EXERCISE INPUT:
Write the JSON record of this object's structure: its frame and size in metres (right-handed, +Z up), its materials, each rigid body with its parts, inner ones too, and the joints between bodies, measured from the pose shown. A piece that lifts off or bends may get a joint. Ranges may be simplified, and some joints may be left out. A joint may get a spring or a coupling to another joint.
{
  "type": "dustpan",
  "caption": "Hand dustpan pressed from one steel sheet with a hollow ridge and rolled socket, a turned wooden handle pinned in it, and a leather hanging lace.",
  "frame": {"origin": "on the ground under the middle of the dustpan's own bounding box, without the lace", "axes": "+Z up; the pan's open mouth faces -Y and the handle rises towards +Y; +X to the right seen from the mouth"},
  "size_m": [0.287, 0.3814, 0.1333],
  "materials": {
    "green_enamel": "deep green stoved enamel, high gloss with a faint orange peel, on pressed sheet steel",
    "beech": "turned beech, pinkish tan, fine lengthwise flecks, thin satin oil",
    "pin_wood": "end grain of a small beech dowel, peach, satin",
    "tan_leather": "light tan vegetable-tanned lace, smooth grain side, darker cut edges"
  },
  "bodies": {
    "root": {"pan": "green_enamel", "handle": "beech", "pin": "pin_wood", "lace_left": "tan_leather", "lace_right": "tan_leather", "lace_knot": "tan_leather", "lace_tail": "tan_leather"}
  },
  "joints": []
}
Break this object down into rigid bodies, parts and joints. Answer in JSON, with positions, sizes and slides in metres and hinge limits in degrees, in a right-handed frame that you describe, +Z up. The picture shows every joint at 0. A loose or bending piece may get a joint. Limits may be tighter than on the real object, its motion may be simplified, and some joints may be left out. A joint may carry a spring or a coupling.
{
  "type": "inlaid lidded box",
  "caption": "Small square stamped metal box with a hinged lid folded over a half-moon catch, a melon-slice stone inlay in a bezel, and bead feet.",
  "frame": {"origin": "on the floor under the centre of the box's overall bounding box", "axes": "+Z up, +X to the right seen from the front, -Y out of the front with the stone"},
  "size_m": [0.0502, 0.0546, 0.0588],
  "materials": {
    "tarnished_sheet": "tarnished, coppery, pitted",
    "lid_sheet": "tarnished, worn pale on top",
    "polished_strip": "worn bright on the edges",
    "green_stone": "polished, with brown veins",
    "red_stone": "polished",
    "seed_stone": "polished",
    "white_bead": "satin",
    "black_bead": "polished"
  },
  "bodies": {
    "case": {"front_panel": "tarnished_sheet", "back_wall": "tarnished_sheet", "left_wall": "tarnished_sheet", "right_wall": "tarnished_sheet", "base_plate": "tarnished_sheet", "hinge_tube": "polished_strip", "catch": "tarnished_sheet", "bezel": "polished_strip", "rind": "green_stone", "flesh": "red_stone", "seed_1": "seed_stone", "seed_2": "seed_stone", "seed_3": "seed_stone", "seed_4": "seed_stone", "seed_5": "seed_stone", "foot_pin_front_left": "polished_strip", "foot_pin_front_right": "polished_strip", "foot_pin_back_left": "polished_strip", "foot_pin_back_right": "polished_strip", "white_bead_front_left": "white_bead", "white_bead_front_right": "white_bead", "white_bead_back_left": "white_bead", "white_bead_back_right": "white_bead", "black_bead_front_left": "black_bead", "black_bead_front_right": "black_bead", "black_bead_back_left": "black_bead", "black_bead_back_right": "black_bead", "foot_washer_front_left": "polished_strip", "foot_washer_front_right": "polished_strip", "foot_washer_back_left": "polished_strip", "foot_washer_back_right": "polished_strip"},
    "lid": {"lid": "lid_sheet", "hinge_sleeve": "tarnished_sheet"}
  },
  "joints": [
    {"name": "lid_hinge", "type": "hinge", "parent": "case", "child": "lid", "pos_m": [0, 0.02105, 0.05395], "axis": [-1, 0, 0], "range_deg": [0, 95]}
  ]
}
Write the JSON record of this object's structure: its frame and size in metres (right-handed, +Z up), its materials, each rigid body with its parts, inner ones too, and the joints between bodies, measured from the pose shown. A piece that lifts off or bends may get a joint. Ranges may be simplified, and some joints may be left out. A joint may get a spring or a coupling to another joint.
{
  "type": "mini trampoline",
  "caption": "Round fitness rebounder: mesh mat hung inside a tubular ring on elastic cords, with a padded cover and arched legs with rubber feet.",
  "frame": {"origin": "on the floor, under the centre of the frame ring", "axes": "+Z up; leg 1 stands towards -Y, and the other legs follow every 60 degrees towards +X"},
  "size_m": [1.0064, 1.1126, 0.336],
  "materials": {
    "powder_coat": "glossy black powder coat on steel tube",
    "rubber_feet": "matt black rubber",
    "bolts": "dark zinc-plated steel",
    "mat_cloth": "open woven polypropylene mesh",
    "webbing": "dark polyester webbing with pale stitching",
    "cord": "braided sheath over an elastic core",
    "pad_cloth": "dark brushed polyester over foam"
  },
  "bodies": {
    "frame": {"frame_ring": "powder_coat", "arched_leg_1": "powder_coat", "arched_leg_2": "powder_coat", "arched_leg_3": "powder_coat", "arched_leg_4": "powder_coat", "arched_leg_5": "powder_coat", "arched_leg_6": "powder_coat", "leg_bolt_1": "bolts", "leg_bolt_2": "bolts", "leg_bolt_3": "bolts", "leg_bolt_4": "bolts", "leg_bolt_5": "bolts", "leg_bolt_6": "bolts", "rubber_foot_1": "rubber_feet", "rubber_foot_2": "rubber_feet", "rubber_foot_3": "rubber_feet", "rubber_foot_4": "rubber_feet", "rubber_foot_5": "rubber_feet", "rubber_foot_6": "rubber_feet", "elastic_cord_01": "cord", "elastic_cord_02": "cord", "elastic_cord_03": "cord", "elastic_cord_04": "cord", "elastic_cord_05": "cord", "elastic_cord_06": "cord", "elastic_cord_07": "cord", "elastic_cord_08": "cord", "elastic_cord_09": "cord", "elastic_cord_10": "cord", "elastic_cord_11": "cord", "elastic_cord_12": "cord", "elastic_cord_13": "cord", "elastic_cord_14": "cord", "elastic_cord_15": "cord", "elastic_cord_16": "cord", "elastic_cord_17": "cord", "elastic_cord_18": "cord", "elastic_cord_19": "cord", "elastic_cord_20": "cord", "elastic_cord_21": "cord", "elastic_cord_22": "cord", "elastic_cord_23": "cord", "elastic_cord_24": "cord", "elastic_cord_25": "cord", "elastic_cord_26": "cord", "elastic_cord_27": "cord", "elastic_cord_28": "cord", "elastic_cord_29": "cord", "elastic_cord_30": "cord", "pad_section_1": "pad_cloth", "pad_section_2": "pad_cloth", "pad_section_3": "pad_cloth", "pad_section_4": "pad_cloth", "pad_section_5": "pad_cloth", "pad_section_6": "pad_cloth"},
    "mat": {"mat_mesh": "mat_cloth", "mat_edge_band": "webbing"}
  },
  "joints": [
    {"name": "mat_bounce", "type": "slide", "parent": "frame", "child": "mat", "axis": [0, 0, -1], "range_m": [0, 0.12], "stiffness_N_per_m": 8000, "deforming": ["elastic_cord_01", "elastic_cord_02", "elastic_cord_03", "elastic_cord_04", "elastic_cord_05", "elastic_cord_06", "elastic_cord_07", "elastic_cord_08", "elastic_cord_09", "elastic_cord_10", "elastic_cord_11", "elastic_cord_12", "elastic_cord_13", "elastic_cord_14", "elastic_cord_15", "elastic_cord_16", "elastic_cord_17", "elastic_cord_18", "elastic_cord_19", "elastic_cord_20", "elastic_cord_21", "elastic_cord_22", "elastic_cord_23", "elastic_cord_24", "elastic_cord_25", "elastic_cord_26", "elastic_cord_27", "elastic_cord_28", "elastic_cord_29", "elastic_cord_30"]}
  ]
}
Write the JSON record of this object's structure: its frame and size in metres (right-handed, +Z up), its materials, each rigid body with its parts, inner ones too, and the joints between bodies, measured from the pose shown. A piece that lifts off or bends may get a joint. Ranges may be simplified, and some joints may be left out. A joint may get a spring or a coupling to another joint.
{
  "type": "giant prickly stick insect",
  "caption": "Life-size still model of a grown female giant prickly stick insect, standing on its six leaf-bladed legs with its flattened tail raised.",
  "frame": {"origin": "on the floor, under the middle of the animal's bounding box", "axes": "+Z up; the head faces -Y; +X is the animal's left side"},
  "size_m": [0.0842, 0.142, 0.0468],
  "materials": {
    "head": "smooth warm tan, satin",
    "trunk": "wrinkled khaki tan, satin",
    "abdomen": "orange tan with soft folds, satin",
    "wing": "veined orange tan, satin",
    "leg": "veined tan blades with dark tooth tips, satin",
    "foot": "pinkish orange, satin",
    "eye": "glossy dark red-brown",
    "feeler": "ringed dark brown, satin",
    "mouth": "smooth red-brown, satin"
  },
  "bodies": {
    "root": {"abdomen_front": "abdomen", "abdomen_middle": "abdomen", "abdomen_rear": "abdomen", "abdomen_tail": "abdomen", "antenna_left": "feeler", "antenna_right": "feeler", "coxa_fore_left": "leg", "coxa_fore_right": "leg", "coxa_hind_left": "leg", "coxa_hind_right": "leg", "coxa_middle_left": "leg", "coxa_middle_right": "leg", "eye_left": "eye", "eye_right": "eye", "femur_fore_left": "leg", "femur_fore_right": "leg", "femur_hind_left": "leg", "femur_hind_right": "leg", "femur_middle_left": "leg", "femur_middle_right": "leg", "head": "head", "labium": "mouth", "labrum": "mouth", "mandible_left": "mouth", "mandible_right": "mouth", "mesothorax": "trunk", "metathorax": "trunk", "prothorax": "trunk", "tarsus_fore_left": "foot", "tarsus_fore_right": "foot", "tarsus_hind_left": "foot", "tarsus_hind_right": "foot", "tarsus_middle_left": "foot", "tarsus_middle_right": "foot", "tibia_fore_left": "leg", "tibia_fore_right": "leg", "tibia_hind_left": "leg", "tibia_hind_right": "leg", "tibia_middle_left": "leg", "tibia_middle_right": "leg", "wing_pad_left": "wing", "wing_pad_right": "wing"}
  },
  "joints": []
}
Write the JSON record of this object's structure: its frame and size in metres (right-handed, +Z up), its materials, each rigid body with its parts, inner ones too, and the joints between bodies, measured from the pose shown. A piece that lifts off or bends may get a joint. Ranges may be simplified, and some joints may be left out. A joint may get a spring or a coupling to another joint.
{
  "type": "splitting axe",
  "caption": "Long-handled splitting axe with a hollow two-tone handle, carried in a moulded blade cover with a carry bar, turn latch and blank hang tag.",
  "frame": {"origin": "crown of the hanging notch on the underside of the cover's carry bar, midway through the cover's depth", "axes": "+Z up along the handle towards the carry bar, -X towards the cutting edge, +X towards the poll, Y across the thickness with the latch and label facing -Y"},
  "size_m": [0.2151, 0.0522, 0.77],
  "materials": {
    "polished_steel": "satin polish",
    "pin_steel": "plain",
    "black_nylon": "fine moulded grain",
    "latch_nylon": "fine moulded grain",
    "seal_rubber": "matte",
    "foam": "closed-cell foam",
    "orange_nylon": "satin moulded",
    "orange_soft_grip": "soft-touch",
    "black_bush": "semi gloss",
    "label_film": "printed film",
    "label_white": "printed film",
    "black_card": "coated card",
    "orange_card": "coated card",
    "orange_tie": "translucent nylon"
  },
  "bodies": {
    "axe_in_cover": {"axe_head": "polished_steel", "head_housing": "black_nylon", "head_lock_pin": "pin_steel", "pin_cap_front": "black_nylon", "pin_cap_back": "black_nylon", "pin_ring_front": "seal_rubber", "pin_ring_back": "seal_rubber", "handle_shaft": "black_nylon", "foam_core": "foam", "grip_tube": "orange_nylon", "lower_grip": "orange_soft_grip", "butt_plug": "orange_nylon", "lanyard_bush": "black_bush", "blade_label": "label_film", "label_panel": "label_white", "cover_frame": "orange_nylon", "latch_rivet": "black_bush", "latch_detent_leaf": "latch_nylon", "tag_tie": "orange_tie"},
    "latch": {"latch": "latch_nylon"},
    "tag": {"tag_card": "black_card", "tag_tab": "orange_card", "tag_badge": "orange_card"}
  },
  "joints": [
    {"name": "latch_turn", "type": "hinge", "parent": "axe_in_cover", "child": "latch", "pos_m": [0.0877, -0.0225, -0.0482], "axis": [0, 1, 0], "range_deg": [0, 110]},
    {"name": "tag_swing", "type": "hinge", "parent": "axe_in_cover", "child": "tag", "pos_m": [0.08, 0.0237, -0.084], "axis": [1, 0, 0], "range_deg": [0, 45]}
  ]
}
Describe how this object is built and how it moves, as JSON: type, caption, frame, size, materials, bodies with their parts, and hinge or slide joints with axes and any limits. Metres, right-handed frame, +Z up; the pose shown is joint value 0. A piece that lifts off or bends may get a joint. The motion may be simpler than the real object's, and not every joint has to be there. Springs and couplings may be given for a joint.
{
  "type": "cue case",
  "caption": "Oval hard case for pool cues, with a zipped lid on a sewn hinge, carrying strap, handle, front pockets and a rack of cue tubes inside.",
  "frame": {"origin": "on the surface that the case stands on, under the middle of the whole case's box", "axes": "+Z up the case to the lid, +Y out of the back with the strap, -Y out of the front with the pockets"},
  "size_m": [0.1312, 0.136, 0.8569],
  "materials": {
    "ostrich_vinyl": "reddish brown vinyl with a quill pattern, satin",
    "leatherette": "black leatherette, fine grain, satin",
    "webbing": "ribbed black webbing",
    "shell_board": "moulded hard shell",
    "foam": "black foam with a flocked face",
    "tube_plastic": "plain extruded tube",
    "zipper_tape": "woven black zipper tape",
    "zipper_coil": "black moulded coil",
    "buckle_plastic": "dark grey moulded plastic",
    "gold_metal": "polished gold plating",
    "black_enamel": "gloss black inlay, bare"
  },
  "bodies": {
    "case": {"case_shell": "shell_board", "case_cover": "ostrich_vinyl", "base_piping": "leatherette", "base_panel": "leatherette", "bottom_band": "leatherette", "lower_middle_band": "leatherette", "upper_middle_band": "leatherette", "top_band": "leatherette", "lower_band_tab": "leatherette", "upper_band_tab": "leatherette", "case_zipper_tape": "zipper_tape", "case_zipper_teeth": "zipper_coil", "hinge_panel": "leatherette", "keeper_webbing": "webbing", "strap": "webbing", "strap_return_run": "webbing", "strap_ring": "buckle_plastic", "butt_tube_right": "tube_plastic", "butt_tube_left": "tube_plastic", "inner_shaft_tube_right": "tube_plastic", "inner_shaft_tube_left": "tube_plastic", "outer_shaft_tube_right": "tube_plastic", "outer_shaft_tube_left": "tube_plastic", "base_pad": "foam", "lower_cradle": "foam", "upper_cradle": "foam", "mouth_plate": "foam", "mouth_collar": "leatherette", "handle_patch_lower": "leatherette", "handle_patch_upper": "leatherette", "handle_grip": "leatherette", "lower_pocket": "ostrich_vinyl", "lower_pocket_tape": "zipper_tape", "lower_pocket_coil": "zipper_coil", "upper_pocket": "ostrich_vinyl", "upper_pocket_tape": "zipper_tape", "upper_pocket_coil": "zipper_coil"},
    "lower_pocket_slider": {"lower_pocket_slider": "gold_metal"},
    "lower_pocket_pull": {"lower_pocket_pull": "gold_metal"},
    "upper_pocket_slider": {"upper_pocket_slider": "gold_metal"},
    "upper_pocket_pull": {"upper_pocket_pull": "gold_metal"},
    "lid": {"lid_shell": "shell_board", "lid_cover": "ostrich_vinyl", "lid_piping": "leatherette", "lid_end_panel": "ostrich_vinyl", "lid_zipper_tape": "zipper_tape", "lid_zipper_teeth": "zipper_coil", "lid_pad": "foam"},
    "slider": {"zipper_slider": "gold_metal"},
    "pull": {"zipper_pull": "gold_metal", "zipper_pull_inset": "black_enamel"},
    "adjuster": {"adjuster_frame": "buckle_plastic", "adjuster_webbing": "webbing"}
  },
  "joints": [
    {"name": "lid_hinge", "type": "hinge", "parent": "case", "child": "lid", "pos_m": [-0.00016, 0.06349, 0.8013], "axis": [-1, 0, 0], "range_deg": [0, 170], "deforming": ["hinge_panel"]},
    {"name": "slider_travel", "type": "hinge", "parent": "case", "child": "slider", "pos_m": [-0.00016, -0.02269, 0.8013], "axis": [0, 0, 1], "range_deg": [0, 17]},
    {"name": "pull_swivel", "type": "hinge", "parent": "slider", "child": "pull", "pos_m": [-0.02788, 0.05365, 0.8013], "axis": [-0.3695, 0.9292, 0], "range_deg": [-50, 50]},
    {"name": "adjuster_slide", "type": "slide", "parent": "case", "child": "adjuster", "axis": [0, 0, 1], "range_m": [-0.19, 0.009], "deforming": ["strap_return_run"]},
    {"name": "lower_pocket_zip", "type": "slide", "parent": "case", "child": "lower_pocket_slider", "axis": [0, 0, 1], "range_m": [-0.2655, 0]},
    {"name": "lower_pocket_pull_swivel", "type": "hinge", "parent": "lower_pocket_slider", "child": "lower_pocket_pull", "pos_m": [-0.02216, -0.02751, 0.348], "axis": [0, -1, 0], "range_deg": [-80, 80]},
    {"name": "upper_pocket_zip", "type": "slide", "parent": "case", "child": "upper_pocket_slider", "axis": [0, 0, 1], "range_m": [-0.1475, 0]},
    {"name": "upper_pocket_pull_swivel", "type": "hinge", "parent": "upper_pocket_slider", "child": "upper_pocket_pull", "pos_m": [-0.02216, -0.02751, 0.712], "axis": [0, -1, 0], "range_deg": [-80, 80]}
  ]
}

PROBLEM REQUIREMENTS: Gather all lines from the listing above in which "degrees" occurs.

RESPONSE TO THE TASK:
Break this object down into rigid bodies, parts and joints. Answer in JSON, with positions, sizes and slides in metres and hinge limits in degrees, in a right-handed frame that you describe, +Z up. The picture shows every joint at 0. A loose or bending piece may get a joint. Limits may be tighter than on the real object, its motion may be simplified, and some joints may be left out. A joint may carry a spring or a coupling.
  "frame": {"origin": "on the floor, under the centre of the frame ring", "axes": "+Z up; leg 1 stands towards -Y, and the other legs follow every 60 degrees towards +X"},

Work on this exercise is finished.